• _PROBLEM DETAILS_
Print every line of the listing exactly, please.

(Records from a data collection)
########

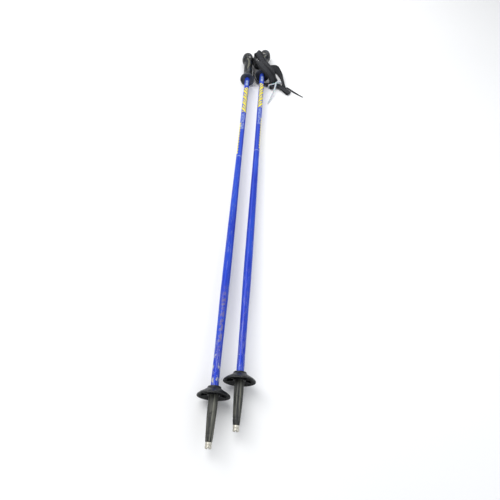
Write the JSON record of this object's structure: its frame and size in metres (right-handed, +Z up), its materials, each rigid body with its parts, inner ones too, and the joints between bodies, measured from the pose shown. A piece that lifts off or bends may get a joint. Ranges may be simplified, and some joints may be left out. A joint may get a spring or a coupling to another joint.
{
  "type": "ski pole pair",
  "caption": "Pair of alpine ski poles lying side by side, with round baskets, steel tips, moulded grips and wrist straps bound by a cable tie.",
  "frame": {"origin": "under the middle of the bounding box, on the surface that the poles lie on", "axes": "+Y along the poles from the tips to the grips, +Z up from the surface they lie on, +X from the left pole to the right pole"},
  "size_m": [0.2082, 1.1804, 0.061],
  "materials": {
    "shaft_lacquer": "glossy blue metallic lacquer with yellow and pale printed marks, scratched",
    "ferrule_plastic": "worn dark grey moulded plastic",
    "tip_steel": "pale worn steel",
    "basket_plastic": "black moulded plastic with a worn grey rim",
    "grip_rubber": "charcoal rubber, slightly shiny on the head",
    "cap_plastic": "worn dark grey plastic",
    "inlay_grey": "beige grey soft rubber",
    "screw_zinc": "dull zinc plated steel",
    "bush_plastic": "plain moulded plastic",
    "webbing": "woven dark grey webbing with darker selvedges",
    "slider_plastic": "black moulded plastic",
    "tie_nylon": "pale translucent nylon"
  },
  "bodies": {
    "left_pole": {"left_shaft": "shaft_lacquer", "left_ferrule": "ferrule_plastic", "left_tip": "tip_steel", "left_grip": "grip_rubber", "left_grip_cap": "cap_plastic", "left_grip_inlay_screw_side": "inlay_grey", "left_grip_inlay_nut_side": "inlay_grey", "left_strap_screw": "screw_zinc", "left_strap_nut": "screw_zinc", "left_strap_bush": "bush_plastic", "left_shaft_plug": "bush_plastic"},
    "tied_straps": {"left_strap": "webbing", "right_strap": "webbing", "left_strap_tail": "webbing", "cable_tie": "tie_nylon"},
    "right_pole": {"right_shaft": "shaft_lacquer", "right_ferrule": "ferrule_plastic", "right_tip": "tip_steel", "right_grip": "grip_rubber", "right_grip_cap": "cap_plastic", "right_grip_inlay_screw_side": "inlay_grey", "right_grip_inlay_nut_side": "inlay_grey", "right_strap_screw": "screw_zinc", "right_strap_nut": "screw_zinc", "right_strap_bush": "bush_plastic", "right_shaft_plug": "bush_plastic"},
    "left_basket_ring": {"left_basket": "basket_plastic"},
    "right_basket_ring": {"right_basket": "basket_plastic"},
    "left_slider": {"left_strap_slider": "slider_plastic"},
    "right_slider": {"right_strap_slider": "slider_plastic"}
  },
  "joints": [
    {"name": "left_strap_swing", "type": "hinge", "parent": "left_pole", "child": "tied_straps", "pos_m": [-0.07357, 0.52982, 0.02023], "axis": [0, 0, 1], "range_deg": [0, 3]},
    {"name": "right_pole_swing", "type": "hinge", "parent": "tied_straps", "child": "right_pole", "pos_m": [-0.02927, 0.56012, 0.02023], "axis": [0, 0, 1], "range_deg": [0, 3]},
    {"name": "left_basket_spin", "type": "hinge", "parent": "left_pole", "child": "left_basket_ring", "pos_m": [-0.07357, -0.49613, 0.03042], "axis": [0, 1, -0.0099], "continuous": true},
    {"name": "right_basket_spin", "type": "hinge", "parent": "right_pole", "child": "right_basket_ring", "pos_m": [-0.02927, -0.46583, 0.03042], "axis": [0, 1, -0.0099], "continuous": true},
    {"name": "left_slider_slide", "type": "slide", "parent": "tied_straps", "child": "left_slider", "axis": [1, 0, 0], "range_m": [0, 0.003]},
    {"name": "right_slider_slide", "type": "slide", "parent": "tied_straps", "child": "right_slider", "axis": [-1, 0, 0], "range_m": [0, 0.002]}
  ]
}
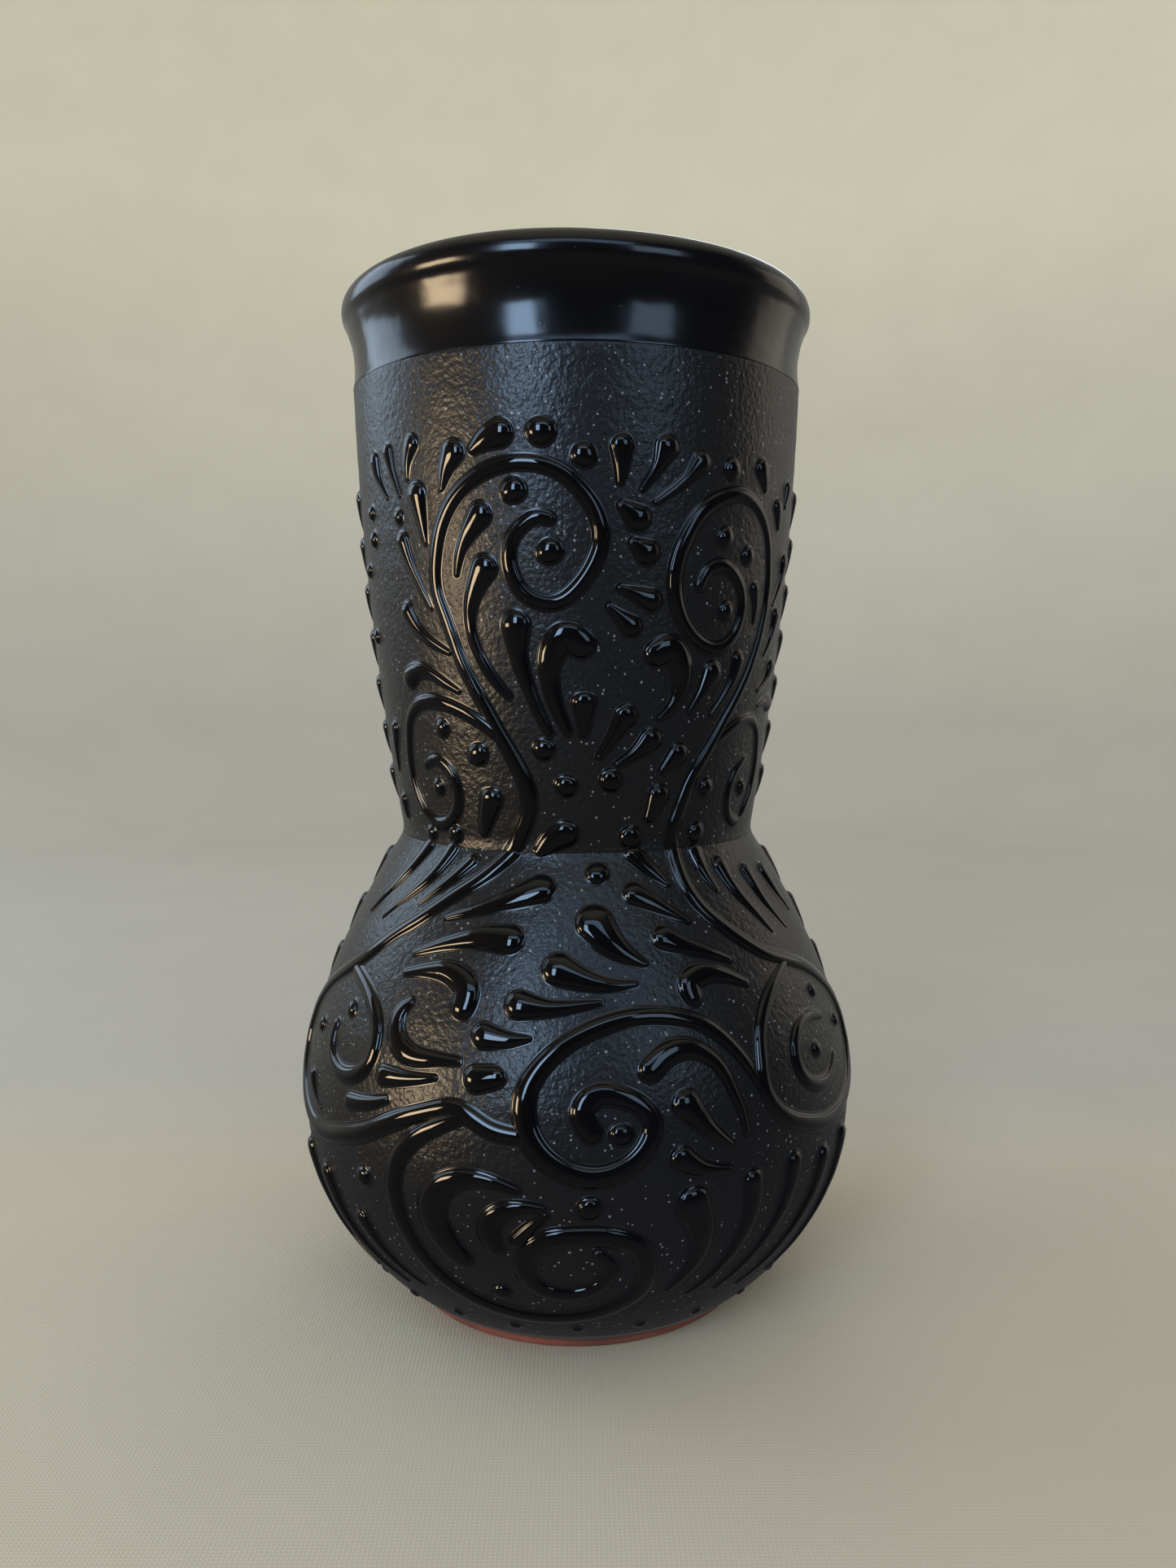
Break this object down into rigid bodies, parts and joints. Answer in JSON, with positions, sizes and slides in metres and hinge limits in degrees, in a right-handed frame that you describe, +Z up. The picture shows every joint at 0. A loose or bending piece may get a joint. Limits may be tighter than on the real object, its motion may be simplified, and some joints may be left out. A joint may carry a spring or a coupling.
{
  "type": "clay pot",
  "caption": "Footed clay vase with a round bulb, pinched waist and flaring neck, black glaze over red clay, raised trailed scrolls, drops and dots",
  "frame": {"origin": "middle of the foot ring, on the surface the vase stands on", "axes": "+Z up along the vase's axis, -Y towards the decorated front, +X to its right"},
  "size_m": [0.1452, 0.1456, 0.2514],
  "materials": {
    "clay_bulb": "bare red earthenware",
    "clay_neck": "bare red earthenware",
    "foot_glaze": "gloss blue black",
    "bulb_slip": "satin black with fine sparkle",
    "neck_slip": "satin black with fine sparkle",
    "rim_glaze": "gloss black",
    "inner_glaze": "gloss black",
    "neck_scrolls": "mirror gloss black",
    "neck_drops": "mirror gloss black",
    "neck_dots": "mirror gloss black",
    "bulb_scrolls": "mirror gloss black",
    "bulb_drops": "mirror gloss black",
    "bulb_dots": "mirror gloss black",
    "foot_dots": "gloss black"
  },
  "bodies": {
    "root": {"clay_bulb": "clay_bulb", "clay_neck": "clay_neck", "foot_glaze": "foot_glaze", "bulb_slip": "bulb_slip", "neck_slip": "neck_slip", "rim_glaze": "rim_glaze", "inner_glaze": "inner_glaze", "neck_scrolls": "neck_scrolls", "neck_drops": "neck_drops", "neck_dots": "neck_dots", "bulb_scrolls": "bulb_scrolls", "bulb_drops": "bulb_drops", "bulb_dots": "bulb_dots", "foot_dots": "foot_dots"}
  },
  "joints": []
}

########

• _TASK ANSWER_
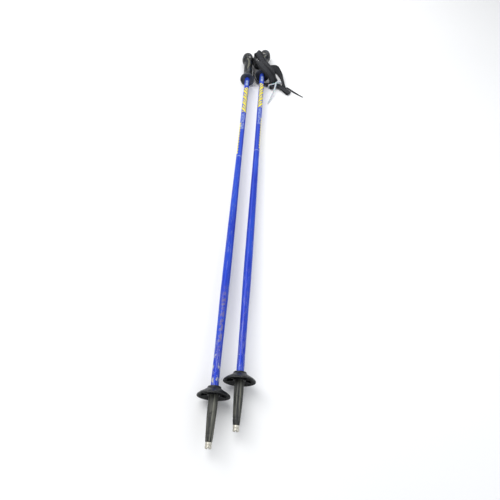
Write the JSON record of this object's structure: its frame and size in metres (right-handed, +Z up), its materials, each rigid body with its parts, inner ones too, and the joints between bodies, measured from the pose shown. A piece that lifts off or bends may get a joint. Ranges may be simplified, and some joints may be left out. A joint may get a spring or a coupling to another joint.
{
  "type": "ski pole pair",
  "caption": "Pair of alpine ski poles lying side by side, with round baskets, steel tips, moulded grips and wrist straps bound by a cable tie.",
  "frame": {"origin": "under the middle of the bounding box, on the surface that the poles lie on", "axes": "+Y along the poles from the tips to the grips, +Z up from the surface they lie on, +X from the left pole to the right pole"},
  "size_m": [0.2082, 1.1804, 0.061],
  "materials": {
    "shaft_lacquer": "glossy blue metallic lacquer with yellow and pale printed marks, scratched",
    "ferrule_plastic": "worn dark grey moulded plastic",
    "tip_steel": "pale worn steel",
    "basket_plastic": "black moulded plastic with a worn grey rim",
    "grip_rubber": "charcoal rubber, slightly shiny on the head",
    "cap_plastic": "worn dark grey plastic",
    "inlay_grey": "beige grey soft rubber",
    "screw_zinc": "dull zinc plated steel",
    "bush_plastic": "plain moulded plastic",
    "webbing": "woven dark grey webbing with darker selvedges",
    "slider_plastic": "black moulded plastic",
    "tie_nylon": "pale translucent nylon"
  },
  "bodies": {
    "left_pole": {"left_shaft": "shaft_lacquer", "left_ferrule": "ferrule_plastic", "left_tip": "tip_steel", "left_grip": "grip_rubber", "left_grip_cap": "cap_plastic", "left_grip_inlay_screw_side": "inlay_grey", "left_grip_inlay_nut_side": "inlay_grey", "left_strap_screw": "screw_zinc", "left_strap_nut": "screw_zinc", "left_strap_bush": "bush_plastic", "left_shaft_plug": "bush_plastic"},
    "tied_straps": {"left_strap": "webbing", "right_strap": "webbing", "left_strap_tail": "webbing", "cable_tie": "tie_nylon"},
    "right_pole": {"right_shaft": "shaft_lacquer", "right_ferrule": "ferrule_plastic", "right_tip": "tip_steel", "right_grip": "grip_rubber", "right_grip_cap": "cap_plastic", "right_grip_inlay_screw_side": "inlay_grey", "right_grip_inlay_nut_side": "inlay_grey", "right_strap_screw": "screw_zinc", "right_strap_nut": "screw_zinc", "right_strap_bush": "bush_plastic", "right_shaft_plug": "bush_plastic"},
    "left_basket_ring": {"left_basket": "basket_plastic"},
    "right_basket_ring": {"right_basket": "basket_plastic"},
    "left_slider": {"left_strap_slider": "slider_plastic"},
    "right_slider": {"right_strap_slider": "slider_plastic"}
  },
  "joints": [
    {"name": "left_strap_swing", "type": "hinge", "parent": "left_pole", "child": "tied_straps", "pos_m": [-0.07357, 0.52982, 0.02023], "axis": [0, 0, 1], "range_deg": [0, 3]},
    {"name": "right_pole_swing", "type": "hinge", "parent": "tied_straps", "child": "right_pole", "pos_m": [-0.02927, 0.56012, 0.02023], "axis": [0, 0, 1], "range_deg": [0, 3]},
    {"name": "left_basket_spin", "type": "hinge", "parent": "left_pole", "child": "left_basket_ring", "pos_m": [-0.07357, -0.49613, 0.03042], "axis": [0, 1, -0.0099], "continuous": true},
    {"name": "right_basket_spin", "type": "hinge", "parent": "right_pole", "child": "right_basket_ring", "pos_m": [-0.02927, -0.46583, 0.03042], "axis": [0, 1, -0.0099], "continuous": true},
    {"name": "left_slider_slide", "type": "slide", "parent": "tied_straps", "child": "left_slider", "axis": [1, 0, 0], "range_m": [0, 0.003]},
    {"name": "right_slider_slide", "type": "slide", "parent": "tied_straps", "child": "right_slider", "axis": [-1, 0, 0], "range_m": [0, 0.002]}
  ]
}
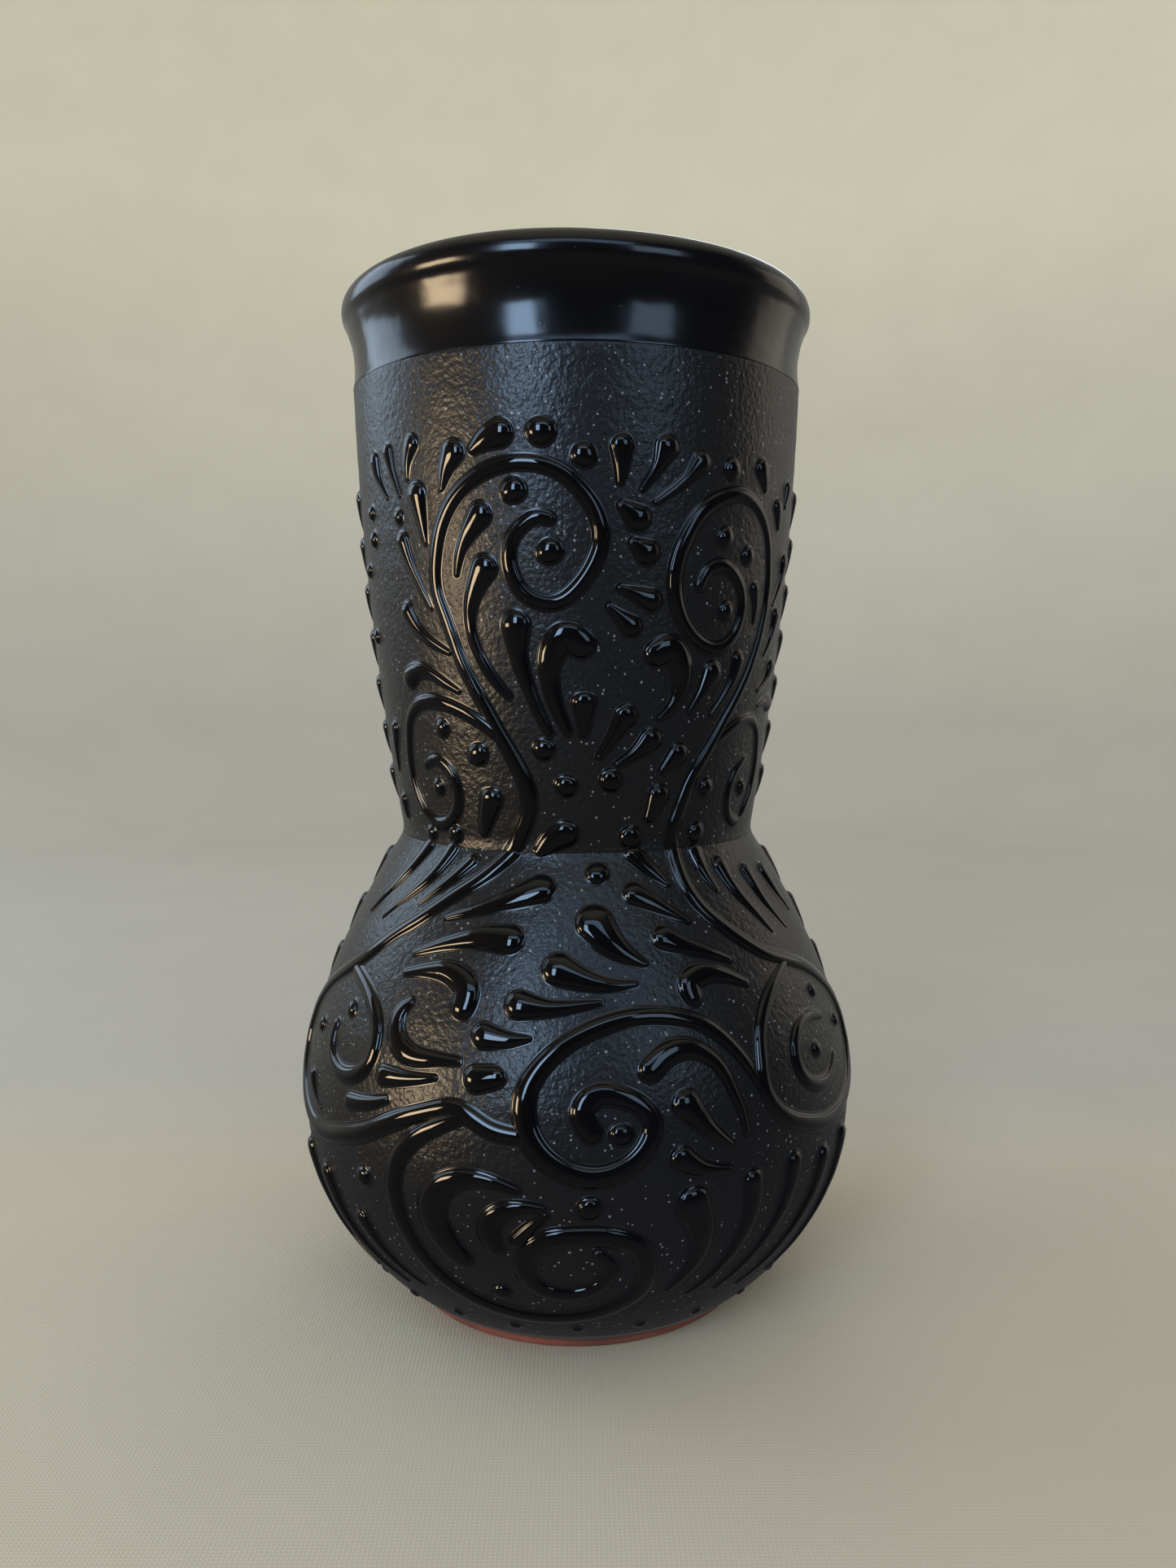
Break this object down into rigid bodies, parts and joints. Answer in JSON, with positions, sizes and slides in metres and hinge limits in degrees, in a right-handed frame that you describe, +Z up. The picture shows every joint at 0. A loose or bending piece may get a joint. Limits may be tighter than on the real object, its motion may be simplified, and some joints may be left out. A joint may carry a spring or a coupling.
{
  "type": "clay pot",
  "caption": "Footed clay vase with a round bulb, pinched waist and flaring neck, black glaze over red clay, raised trailed scrolls, drops and dots",
  "frame": {"origin": "middle of the foot ring, on the surface the vase stands on", "axes": "+Z up along the vase's axis, -Y towards the decorated front, +X to its right"},
  "size_m": [0.1452, 0.1456, 0.2514],
  "materials": {
    "clay_bulb": "bare red earthenware",
    "clay_neck": "bare red earthenware",
    "foot_glaze": "gloss blue black",
    "bulb_slip": "satin black with fine sparkle",
    "neck_slip": "satin black with fine sparkle",
    "rim_glaze": "gloss black",
    "inner_glaze": "gloss black",
    "neck_scrolls": "mirror gloss black",
    "neck_drops": "mirror gloss black",
    "neck_dots": "mirror gloss black",
    "bulb_scrolls": "mirror gloss black",
    "bulb_drops": "mirror gloss black",
    "bulb_dots": "mirror gloss black",
    "foot_dots": "gloss black"
  },
  "bodies": {
    "root": {"clay_bulb": "clay_bulb", "clay_neck": "clay_neck", "foot_glaze": "foot_glaze", "bulb_slip": "bulb_slip", "neck_slip": "neck_slip", "rim_glaze": "rim_glaze", "inner_glaze": "inner_glaze", "neck_scrolls": "neck_scrolls", "neck_drops": "neck_drops", "neck_dots": "neck_dots", "bulb_scrolls": "bulb_scrolls", "bulb_drops": "bulb_drops", "bulb_dots": "bulb_dots", "foot_dots": "foot_dots"}
  },
  "joints": []
}